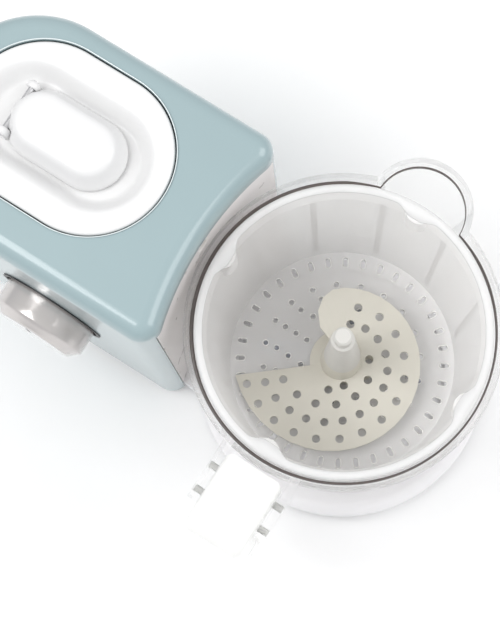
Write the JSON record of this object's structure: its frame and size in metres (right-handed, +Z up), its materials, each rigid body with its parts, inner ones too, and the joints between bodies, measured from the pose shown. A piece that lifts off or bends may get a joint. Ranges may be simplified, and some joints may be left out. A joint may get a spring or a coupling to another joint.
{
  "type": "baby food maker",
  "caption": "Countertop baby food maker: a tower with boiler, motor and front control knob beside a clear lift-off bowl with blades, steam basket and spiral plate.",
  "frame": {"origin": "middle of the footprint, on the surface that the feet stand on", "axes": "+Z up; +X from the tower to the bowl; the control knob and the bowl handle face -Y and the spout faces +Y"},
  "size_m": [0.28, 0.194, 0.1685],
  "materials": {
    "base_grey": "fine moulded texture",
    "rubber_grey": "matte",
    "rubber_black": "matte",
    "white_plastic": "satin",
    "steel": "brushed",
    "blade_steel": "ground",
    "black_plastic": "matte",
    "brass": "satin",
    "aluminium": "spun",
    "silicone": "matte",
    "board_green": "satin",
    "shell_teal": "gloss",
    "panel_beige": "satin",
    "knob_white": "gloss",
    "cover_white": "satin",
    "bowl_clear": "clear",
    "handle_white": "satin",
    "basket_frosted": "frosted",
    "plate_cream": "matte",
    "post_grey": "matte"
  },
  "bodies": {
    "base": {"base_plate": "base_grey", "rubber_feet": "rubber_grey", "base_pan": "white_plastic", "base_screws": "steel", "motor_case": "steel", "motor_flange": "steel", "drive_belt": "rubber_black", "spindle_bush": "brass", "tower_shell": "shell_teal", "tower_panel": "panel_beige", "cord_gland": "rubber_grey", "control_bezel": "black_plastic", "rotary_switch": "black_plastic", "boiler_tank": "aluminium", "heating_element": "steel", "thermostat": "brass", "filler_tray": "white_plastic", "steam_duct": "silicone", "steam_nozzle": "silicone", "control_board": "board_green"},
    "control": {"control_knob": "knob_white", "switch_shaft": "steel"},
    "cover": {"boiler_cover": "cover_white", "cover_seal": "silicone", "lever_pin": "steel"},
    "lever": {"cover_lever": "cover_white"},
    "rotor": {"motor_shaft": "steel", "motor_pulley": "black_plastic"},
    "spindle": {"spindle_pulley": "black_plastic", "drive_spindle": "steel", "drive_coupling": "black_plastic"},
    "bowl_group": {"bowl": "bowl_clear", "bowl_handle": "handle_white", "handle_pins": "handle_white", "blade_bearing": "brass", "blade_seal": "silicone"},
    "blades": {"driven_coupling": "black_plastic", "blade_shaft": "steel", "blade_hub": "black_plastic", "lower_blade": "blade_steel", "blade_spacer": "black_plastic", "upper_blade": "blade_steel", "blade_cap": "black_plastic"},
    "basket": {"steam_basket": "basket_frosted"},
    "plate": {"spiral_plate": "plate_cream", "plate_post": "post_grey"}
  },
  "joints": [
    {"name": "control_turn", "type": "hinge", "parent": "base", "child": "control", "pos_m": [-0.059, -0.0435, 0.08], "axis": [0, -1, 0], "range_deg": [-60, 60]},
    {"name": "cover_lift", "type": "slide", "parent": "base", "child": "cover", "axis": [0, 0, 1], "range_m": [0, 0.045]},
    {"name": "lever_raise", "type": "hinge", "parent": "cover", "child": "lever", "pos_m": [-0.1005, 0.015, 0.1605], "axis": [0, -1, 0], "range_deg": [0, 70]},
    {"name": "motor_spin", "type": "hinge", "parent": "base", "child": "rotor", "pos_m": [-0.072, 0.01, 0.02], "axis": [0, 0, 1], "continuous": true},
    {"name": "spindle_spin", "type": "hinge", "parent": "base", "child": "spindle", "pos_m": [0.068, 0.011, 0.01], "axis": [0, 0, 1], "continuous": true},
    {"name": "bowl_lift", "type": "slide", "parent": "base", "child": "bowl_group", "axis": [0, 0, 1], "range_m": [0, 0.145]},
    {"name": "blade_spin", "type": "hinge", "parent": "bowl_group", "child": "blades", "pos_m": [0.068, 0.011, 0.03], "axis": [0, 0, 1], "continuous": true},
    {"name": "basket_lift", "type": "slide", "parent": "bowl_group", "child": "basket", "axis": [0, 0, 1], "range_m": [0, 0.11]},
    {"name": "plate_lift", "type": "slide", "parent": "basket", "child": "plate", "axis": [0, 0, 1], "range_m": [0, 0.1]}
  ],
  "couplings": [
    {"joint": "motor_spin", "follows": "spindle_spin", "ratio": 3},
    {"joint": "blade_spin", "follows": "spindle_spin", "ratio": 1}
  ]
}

● ● ● ● ●

◆ Aim of the task ◆
Give back all the data exactly as written.

◆ Answer to this task ◆
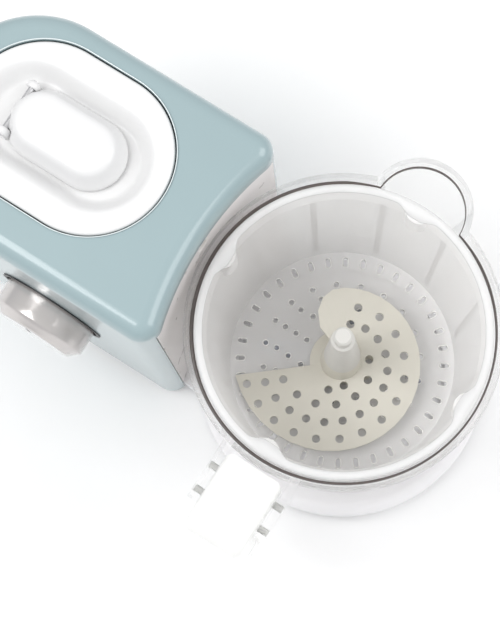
Write the JSON record of this object's structure: its frame and size in metres (right-handed, +Z up), its materials, each rigid body with its parts, inner ones too, and the joints between bodies, measured from the pose shown. A piece that lifts off or bends may get a joint. Ranges may be simplified, and some joints may be left out. A joint may get a spring or a coupling to another joint.
{
  "type": "baby food maker",
  "caption": "Countertop baby food maker: a tower with boiler, motor and front control knob beside a clear lift-off bowl with blades, steam basket and spiral plate.",
  "frame": {"origin": "middle of the footprint, on the surface that the feet stand on", "axes": "+Z up; +X from the tower to the bowl; the control knob and the bowl handle face -Y and the spout faces +Y"},
  "size_m": [0.28, 0.194, 0.1685],
  "materials": {
    "base_grey": "fine moulded texture",
    "rubber_grey": "matte",
    "rubber_black": "matte",
    "white_plastic": "satin",
    "steel": "brushed",
    "blade_steel": "ground",
    "black_plastic": "matte",
    "brass": "satin",
    "aluminium": "spun",
    "silicone": "matte",
    "board_green": "satin",
    "shell_teal": "gloss",
    "panel_beige": "satin",
    "knob_white": "gloss",
    "cover_white": "satin",
    "bowl_clear": "clear",
    "handle_white": "satin",
    "basket_frosted": "frosted",
    "plate_cream": "matte",
    "post_grey": "matte"
  },
  "bodies": {
    "base": {"base_plate": "base_grey", "rubber_feet": "rubber_grey", "base_pan": "white_plastic", "base_screws": "steel", "motor_case": "steel", "motor_flange": "steel", "drive_belt": "rubber_black", "spindle_bush": "brass", "tower_shell": "shell_teal", "tower_panel": "panel_beige", "cord_gland": "rubber_grey", "control_bezel": "black_plastic", "rotary_switch": "black_plastic", "boiler_tank": "aluminium", "heating_element": "steel", "thermostat": "brass", "filler_tray": "white_plastic", "steam_duct": "silicone", "steam_nozzle": "silicone", "control_board": "board_green"},
    "control": {"control_knob": "knob_white", "switch_shaft": "steel"},
    "cover": {"boiler_cover": "cover_white", "cover_seal": "silicone", "lever_pin": "steel"},
    "lever": {"cover_lever": "cover_white"},
    "rotor": {"motor_shaft": "steel", "motor_pulley": "black_plastic"},
    "spindle": {"spindle_pulley": "black_plastic", "drive_spindle": "steel", "drive_coupling": "black_plastic"},
    "bowl_group": {"bowl": "bowl_clear", "bowl_handle": "handle_white", "handle_pins": "handle_white", "blade_bearing": "brass", "blade_seal": "silicone"},
    "blades": {"driven_coupling": "black_plastic", "blade_shaft": "steel", "blade_hub": "black_plastic", "lower_blade": "blade_steel", "blade_spacer": "black_plastic", "upper_blade": "blade_steel", "blade_cap": "black_plastic"},
    "basket": {"steam_basket": "basket_frosted"},
    "plate": {"spiral_plate": "plate_cream", "plate_post": "post_grey"}
  },
  "joints": [
    {"name": "control_turn", "type": "hinge", "parent": "base", "child": "control", "pos_m": [-0.059, -0.0435, 0.08], "axis": [0, -1, 0], "range_deg": [-60, 60]},
    {"name": "cover_lift", "type": "slide", "parent": "base", "child": "cover", "axis": [0, 0, 1], "range_m": [0, 0.045]},
    {"name": "lever_raise", "type": "hinge", "parent": "cover", "child": "lever", "pos_m": [-0.1005, 0.015, 0.1605], "axis": [0, -1, 0], "range_deg": [0, 70]},
    {"name": "motor_spin", "type": "hinge", "parent": "base", "child": "rotor", "pos_m": [-0.072, 0.01, 0.02], "axis": [0, 0, 1], "continuous": true},
    {"name": "spindle_spin", "type": "hinge", "parent": "base", "child": "spindle", "pos_m": [0.068, 0.011, 0.01], "axis": [0, 0, 1], "continuous": true},
    {"name": "bowl_lift", "type": "slide", "parent": "base", "child": "bowl_group", "axis": [0, 0, 1], "range_m": [0, 0.145]},
    {"name": "blade_spin", "type": "hinge", "parent": "bowl_group", "child": "blades", "pos_m": [0.068, 0.011, 0.03], "axis": [0, 0, 1], "continuous": true},
    {"name": "basket_lift", "type": "slide", "parent": "bowl_group", "child": "basket", "axis": [0, 0, 1], "range_m": [0, 0.11]},
    {"name": "plate_lift", "type": "slide", "parent": "basket", "child": "plate", "axis": [0, 0, 1], "range_m": [0, 0.1]}
  ],
  "couplings": [
    {"joint": "motor_spin", "follows": "spindle_spin", "ratio": 3},
    {"joint": "blade_spin", "follows": "spindle_spin", "ratio": 1}
  ]
}